> **Supplied material**:
+===+

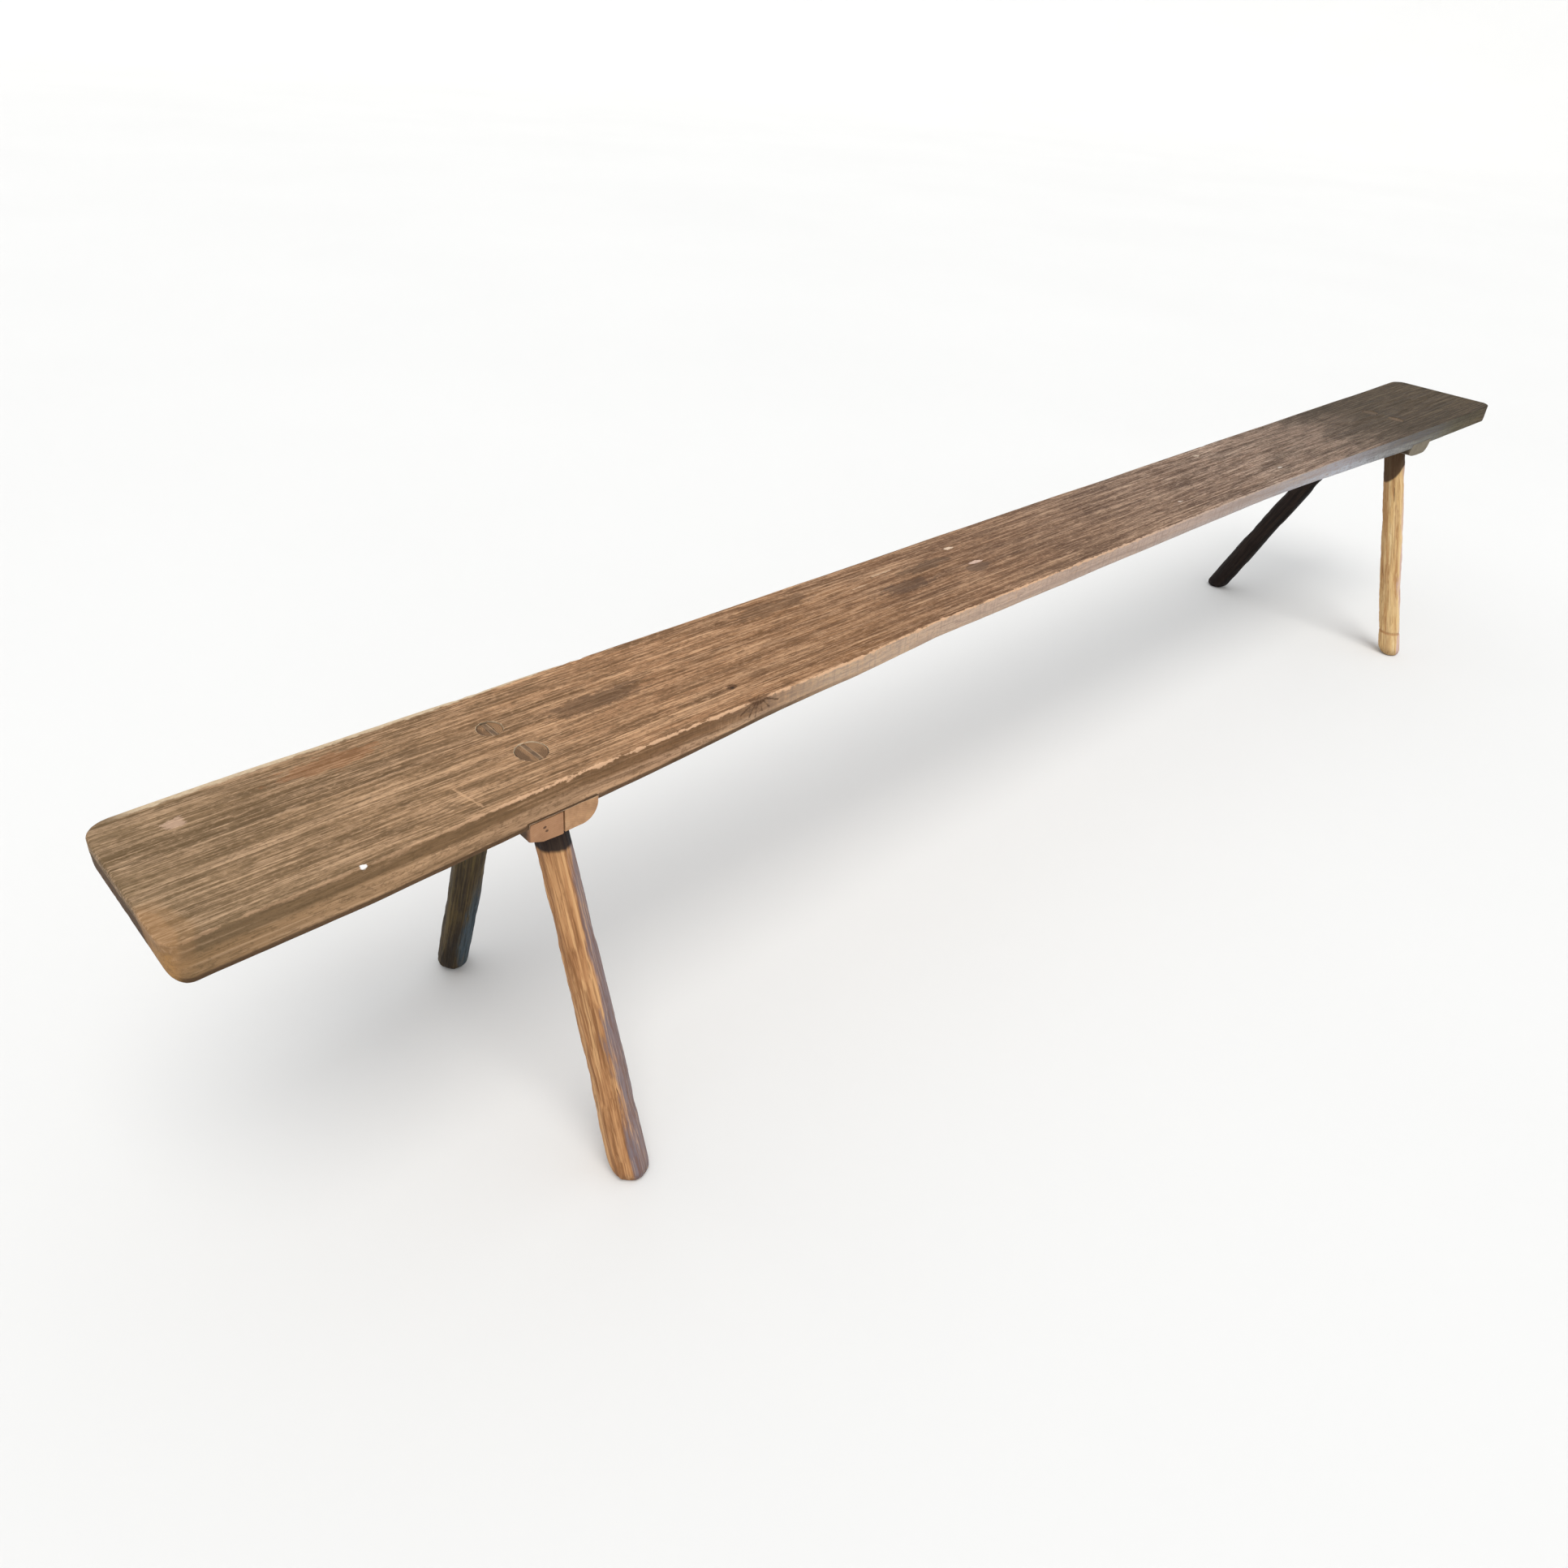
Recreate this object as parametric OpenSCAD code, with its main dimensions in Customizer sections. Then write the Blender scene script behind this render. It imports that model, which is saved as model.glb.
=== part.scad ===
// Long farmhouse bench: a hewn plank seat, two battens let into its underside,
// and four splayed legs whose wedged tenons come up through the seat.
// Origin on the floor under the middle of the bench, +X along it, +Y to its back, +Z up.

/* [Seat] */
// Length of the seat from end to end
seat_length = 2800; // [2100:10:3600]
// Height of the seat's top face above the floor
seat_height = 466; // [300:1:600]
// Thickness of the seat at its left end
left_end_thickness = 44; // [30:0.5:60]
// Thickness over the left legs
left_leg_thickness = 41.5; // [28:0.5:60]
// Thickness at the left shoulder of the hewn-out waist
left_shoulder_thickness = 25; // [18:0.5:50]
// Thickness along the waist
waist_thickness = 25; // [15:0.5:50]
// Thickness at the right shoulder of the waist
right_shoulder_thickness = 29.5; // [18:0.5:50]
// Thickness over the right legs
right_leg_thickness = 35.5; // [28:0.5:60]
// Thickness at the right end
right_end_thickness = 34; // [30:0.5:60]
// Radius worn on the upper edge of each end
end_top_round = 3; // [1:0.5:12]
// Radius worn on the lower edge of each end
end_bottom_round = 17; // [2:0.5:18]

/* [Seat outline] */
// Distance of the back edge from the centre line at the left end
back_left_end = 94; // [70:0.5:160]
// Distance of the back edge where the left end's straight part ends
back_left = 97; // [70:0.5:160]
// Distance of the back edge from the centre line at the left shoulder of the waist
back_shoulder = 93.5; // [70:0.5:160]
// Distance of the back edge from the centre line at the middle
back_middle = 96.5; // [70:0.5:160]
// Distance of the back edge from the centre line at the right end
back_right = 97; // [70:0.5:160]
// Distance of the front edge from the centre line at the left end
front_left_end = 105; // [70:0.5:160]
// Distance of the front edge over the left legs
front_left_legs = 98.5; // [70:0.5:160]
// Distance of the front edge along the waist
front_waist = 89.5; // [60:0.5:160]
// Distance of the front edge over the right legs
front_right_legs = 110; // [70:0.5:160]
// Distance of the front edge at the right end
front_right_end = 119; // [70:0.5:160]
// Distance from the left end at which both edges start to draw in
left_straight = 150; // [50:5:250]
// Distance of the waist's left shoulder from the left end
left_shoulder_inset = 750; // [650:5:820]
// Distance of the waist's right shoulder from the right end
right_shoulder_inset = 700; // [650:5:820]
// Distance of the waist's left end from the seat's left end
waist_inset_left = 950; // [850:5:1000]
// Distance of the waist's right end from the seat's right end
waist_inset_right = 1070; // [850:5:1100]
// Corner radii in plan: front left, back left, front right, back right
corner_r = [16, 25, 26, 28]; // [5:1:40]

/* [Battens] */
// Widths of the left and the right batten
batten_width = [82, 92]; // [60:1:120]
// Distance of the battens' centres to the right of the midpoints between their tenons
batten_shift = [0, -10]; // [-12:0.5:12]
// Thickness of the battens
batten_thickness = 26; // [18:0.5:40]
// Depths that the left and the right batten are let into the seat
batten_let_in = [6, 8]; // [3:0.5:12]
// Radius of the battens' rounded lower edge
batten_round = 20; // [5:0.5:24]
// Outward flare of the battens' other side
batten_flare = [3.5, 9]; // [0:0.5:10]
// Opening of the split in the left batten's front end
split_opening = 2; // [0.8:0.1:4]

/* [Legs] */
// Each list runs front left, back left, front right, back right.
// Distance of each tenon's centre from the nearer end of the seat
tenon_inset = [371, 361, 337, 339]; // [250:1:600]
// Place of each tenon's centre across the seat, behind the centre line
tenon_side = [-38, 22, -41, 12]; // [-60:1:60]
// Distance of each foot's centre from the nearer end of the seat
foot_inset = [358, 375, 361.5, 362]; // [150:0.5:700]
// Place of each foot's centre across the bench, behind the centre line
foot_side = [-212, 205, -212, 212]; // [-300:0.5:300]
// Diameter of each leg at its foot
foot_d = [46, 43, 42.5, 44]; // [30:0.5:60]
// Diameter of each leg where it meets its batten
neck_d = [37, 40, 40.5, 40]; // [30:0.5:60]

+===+

> **Task requirements**: From the first line to the last, please quote the material above exactly.

> **Output**:
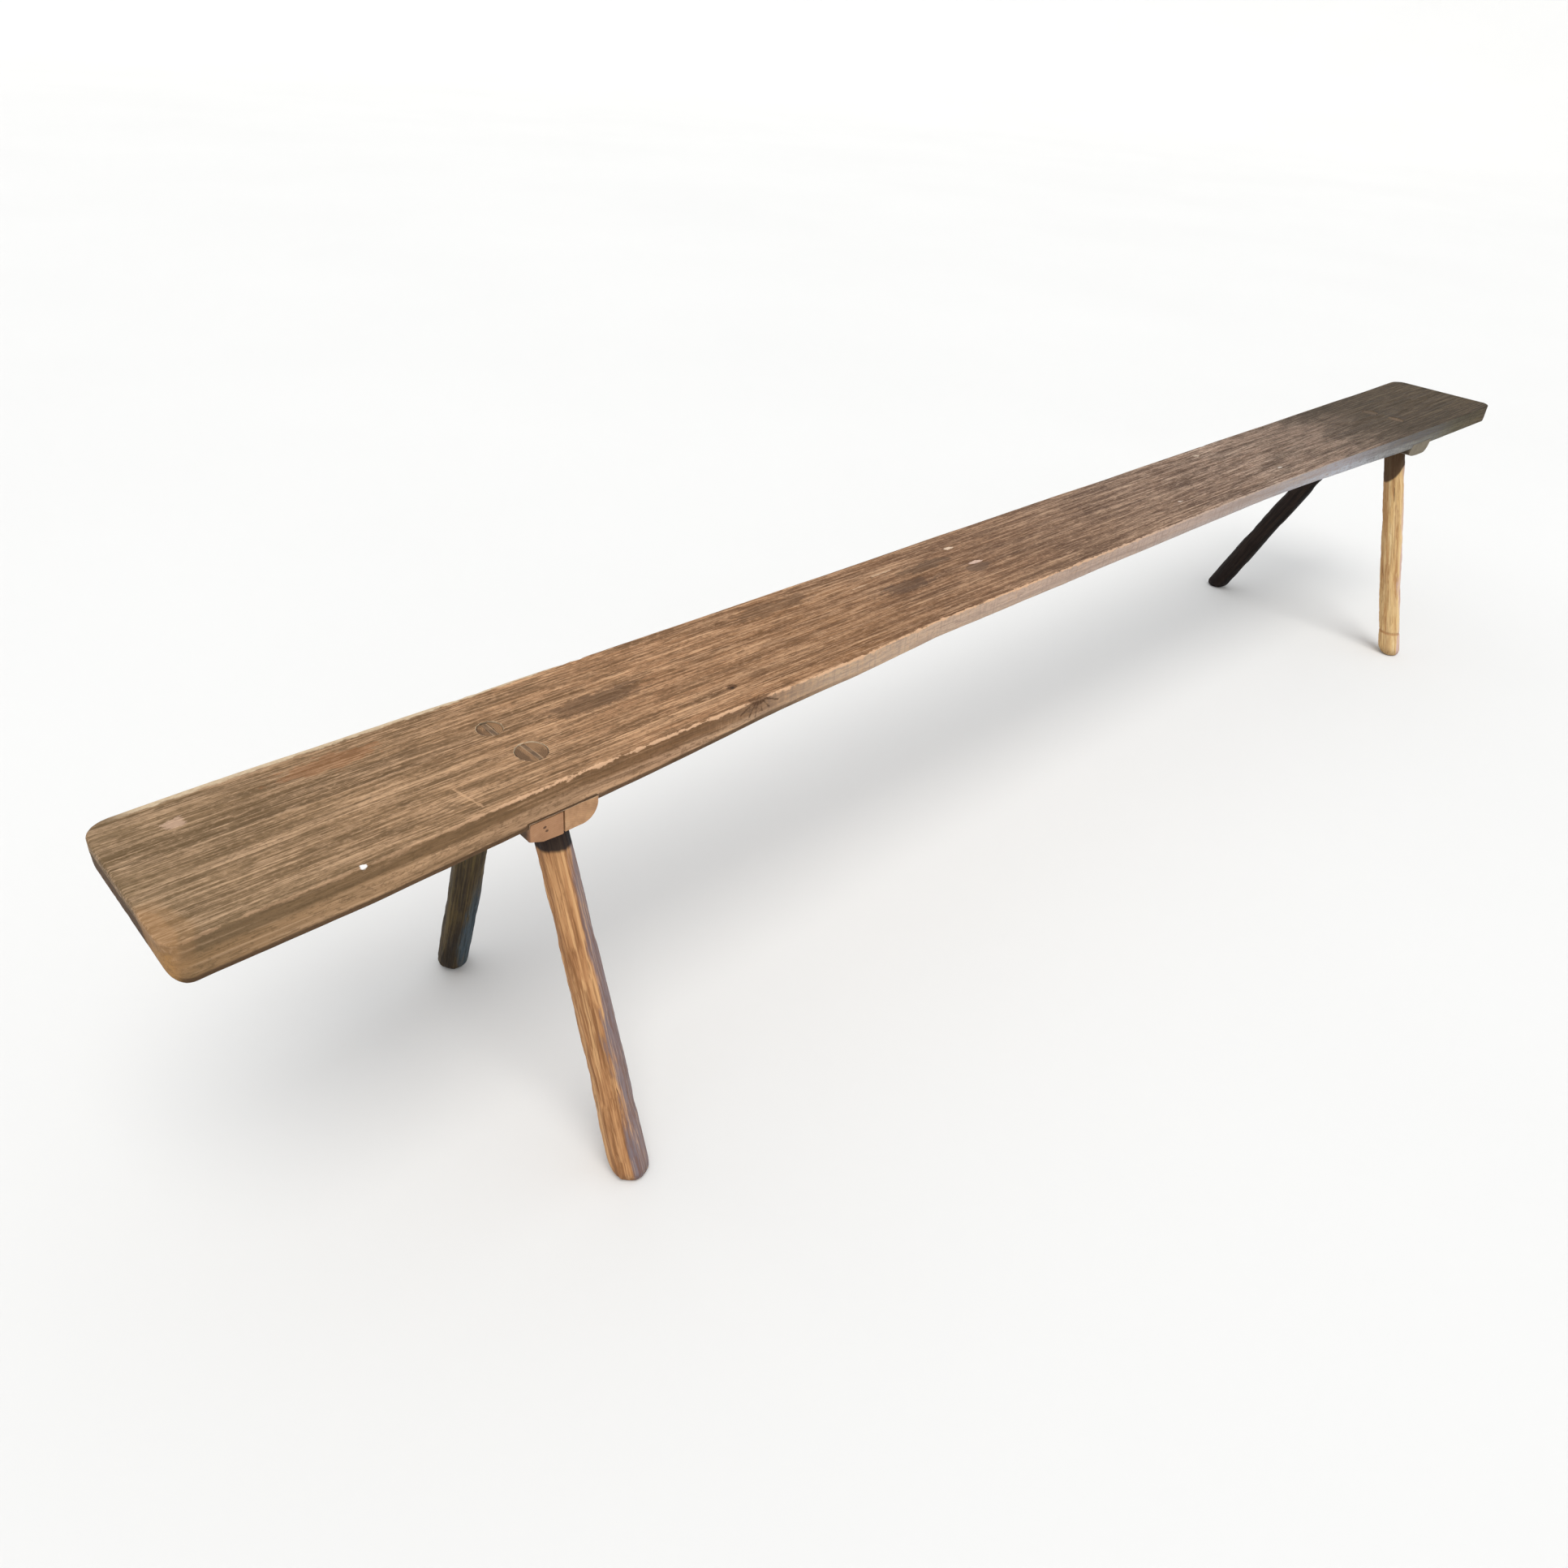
Recreate this object as parametric OpenSCAD code, with its main dimensions in Customizer sections. Then write the Blender scene script behind this render. It imports that model, which is saved as model.glb.
=== part.scad ===
// Long farmhouse bench: a hewn plank seat, two battens let into its underside,
// and four splayed legs whose wedged tenons come up through the seat.
// Origin on the floor under the middle of the bench, +X along it, +Y to its back, +Z up.

/* [Seat] */
// Length of the seat from end to end
seat_length = 2800; // [2100:10:3600]
// Height of the seat's top face above the floor
seat_height = 466; // [300:1:600]
// Thickness of the seat at its left end
left_end_thickness = 44; // [30:0.5:60]
// Thickness over the left legs
left_leg_thickness = 41.5; // [28:0.5:60]
// Thickness at the left shoulder of the hewn-out waist
left_shoulder_thickness = 25; // [18:0.5:50]
// Thickness along the waist
waist_thickness = 25; // [15:0.5:50]
// Thickness at the right shoulder of the waist
right_shoulder_thickness = 29.5; // [18:0.5:50]
// Thickness over the right legs
right_leg_thickness = 35.5; // [28:0.5:60]
// Thickness at the right end
right_end_thickness = 34; // [30:0.5:60]
// Radius worn on the upper edge of each end
end_top_round = 3; // [1:0.5:12]
// Radius worn on the lower edge of each end
end_bottom_round = 17; // [2:0.5:18]

/* [Seat outline] */
// Distance of the back edge from the centre line at the left end
back_left_end = 94; // [70:0.5:160]
// Distance of the back edge where the left end's straight part ends
back_left = 97; // [70:0.5:160]
// Distance of the back edge from the centre line at the left shoulder of the waist
back_shoulder = 93.5; // [70:0.5:160]
// Distance of the back edge from the centre line at the middle
back_middle = 96.5; // [70:0.5:160]
// Distance of the back edge from the centre line at the right end
back_right = 97; // [70:0.5:160]
// Distance of the front edge from the centre line at the left end
front_left_end = 105; // [70:0.5:160]
// Distance of the front edge over the left legs
front_left_legs = 98.5; // [70:0.5:160]
// Distance of the front edge along the waist
front_waist = 89.5; // [60:0.5:160]
// Distance of the front edge over the right legs
front_right_legs = 110; // [70:0.5:160]
// Distance of the front edge at the right end
front_right_end = 119; // [70:0.5:160]
// Distance from the left end at which both edges start to draw in
left_straight = 150; // [50:5:250]
// Distance of the waist's left shoulder from the left end
left_shoulder_inset = 750; // [650:5:820]
// Distance of the waist's right shoulder from the right end
right_shoulder_inset = 700; // [650:5:820]
// Distance of the waist's left end from the seat's left end
waist_inset_left = 950; // [850:5:1000]
// Distance of the waist's right end from the seat's right end
waist_inset_right = 1070; // [850:5:1100]
// Corner radii in plan: front left, back left, front right, back right
corner_r = [16, 25, 26, 28]; // [5:1:40]

/* [Battens] */
// Widths of the left and the right batten
batten_width = [82, 92]; // [60:1:120]
// Distance of the battens' centres to the right of the midpoints between their tenons
batten_shift = [0, -10]; // [-12:0.5:12]
// Thickness of the battens
batten_thickness = 26; // [18:0.5:40]
// Depths that the left and the right batten are let into the seat
batten_let_in = [6, 8]; // [3:0.5:12]
// Radius of the battens' rounded lower edge
batten_round = 20; // [5:0.5:24]
// Outward flare of the battens' other side
batten_flare = [3.5, 9]; // [0:0.5:10]
// Opening of the split in the left batten's front end
split_opening = 2; // [0.8:0.1:4]

/* [Legs] */
// Each list runs front left, back left, front right, back right.
// Distance of each tenon's centre from the nearer end of the seat
tenon_inset = [371, 361, 337, 339]; // [250:1:600]
// Place of each tenon's centre across the seat, behind the centre line
tenon_side = [-38, 22, -41, 12]; // [-60:1:60]
// Distance of each foot's centre from the nearer end of the seat
foot_inset = [358, 375, 361.5, 362]; // [150:0.5:700]
// Place of each foot's centre across the bench, behind the centre line
foot_side = [-212, 205, -212, 212]; // [-300:0.5:300]
// Diameter of each leg at its foot
foot_d = [46, 43, 42.5, 44]; // [30:0.5:60]
// Diameter of each leg where it meets its batten
neck_d = [37, 40, 40.5, 40]; // [30:0.5:60]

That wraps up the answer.